The take-away is, calibrate your vision — your goal — such that it requires you to stretch but is within your reach. What constitutes “realistic yet a stretch” will obviously differ for each individual and will change for each individual throughout their lifetime.

Three quotations

Absent real facts, people make stuff up —Scott Miller

Make your health intentions clear. Don’t want to eat the dessert at a dinner party? Without facts the host might worry you don’t think he or she is a good cook. So, tell the host “I am so sorry. This looks SO good, but I am trying to lose weight.” I bet he or she will “get that” desire.

We judge ourselves by intentions and judge others by what we see. So, state your intent in a polite and considerate way so others can’t misunderstand your intentions.
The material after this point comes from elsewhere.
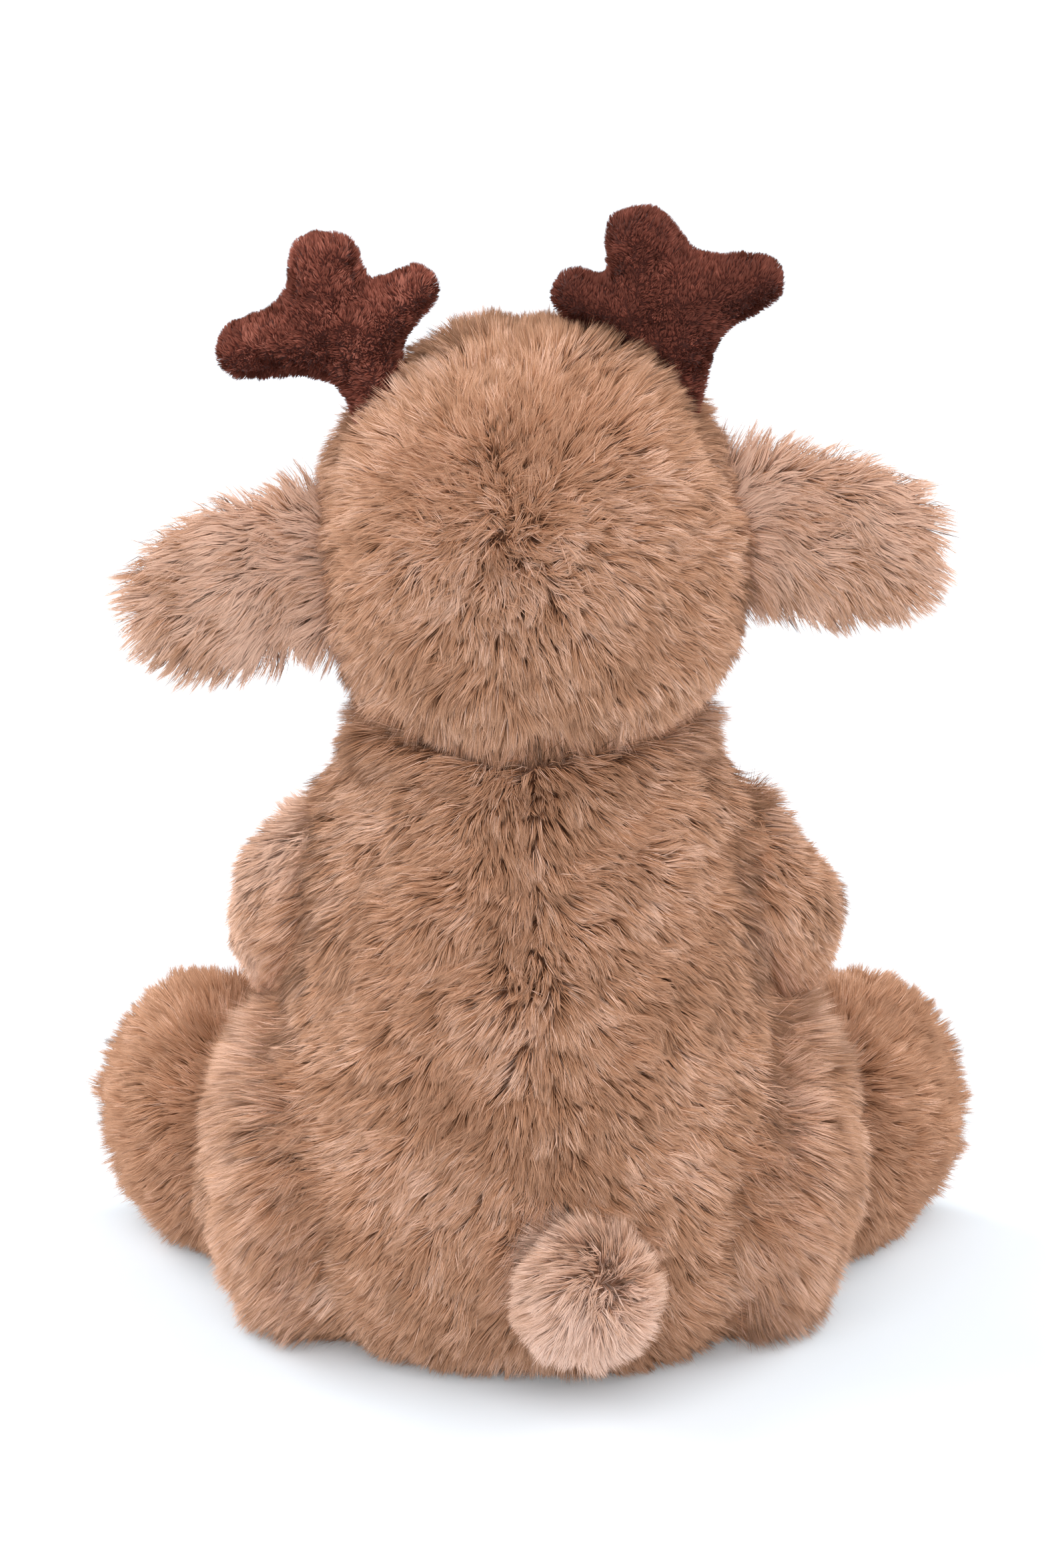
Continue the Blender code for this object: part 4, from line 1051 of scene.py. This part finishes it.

Get the right people on the bus, the wrong people off the bus, and the right people in the right seats —Jim Collins

You need the right people on your team. Get your friends and family involved in — or at least enthusiastic about — your progress. Find a way to eliminate — or at least manage — the “food pushers” and negative Nellies. Find fitness and health friends and workout buddies. Surround yourself with as many healthy people as possible. You know what they say: We are the composite of the 5 people we spend the most time with.

To paraphrase and then highjack the Henry Ford quote on reputation not being built on what you say you will do, but what you do, embrace that the state of your health reflects what you do not what you announce you will do.

Consistency is key. Set attainable goals based on what you are willing to do, not what you wish you were willing to do. Have a clear start and end date, and a clear action plan. Make sure you have appropriate resources. Create strategies and environments that set you up for success. ACT don’t just talk.

Not interested in the book but curious about Scott? I love his podcast, On Leadership, and found his interview on RISE podcast with Rachel Hollis totally entertaining.